Colin Reid, chairman of the Independent Monitoring Board (IMB) at HMP Warren Hill, said he was “surprised” at criticism Ipswich criminologist and prison commentator Faith Spear made of the language staff use at the Category C jail in Hollesley, near Woodbridge.
Mrs Spear, who rose to prominence after she was dismissed as chairman of HMP Hollesley Bay’s IMB for highlighting what she saw as failings in the criminal justice system, said Warren Hill - which had a population of 242 at the end of September - risked giving prisoners too much control by using politically correct terms.
“Are we trying to normalise a prison to make it more acceptable or palatable by changing our language?” she asked.
“I think you can get caught up too much in the language and worried we are going to offend.
“I worry that the prisoners, offenders, inmates or whatever you call them will then be running the institution they are in.
“There is respect but there is also going over the top and you can’t tell who is actually in charge.”
However Mr Reid said: “The IMB emphasises that Warren Hill’s humane and constructive approach to rehabilitation ‘is possible because there is a clear disciplinary framework with an appropriately focused attention to security concerns’.
“Prisoners have frequently told us they feel safe and there is no doubt whatsoever that the governor and staff are in control.
“The prison’s pioneering regime, and the language used to express it, are not at all affected by ‘political correctness’ but constitute an honest, confident and practical approach.
“This uses both challenge and support to help men, most of whom have been in prison for many years, to learn self-discipline and to show they can be responsible members of a community while preparing for release.

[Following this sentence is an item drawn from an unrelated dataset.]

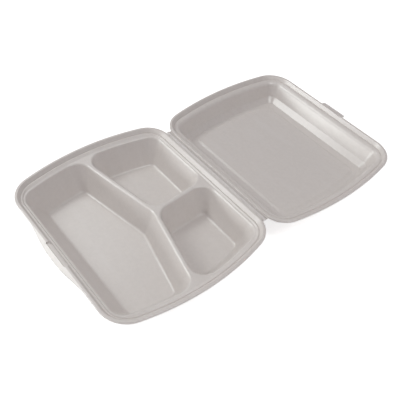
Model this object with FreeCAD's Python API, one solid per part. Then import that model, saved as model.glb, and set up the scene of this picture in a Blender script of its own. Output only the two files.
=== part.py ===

“At a time when reoffending rates are high and many prisons are reported to be in a state of crisis, Warren Hill shows an alternative way forward.”
The decision to use the terms “residents” and “rooms” was made by managers at the prison and was not a directive from the Ministry of Justice (MoJ).
In response to Mrs Spear’s comments, a spokesman for the MoJ said: “The governor at Warren Hill believes this measure will ensure prisoners feel treated with decency and can contribute positively to society - part of a much wider rehabilitative culture that helps offenders with training and employment upon release.
“Giving governors the autonomy and freedom to make decisions in the prisons they know best can help offenders turn their lives around and ultimately reduce reoffending.”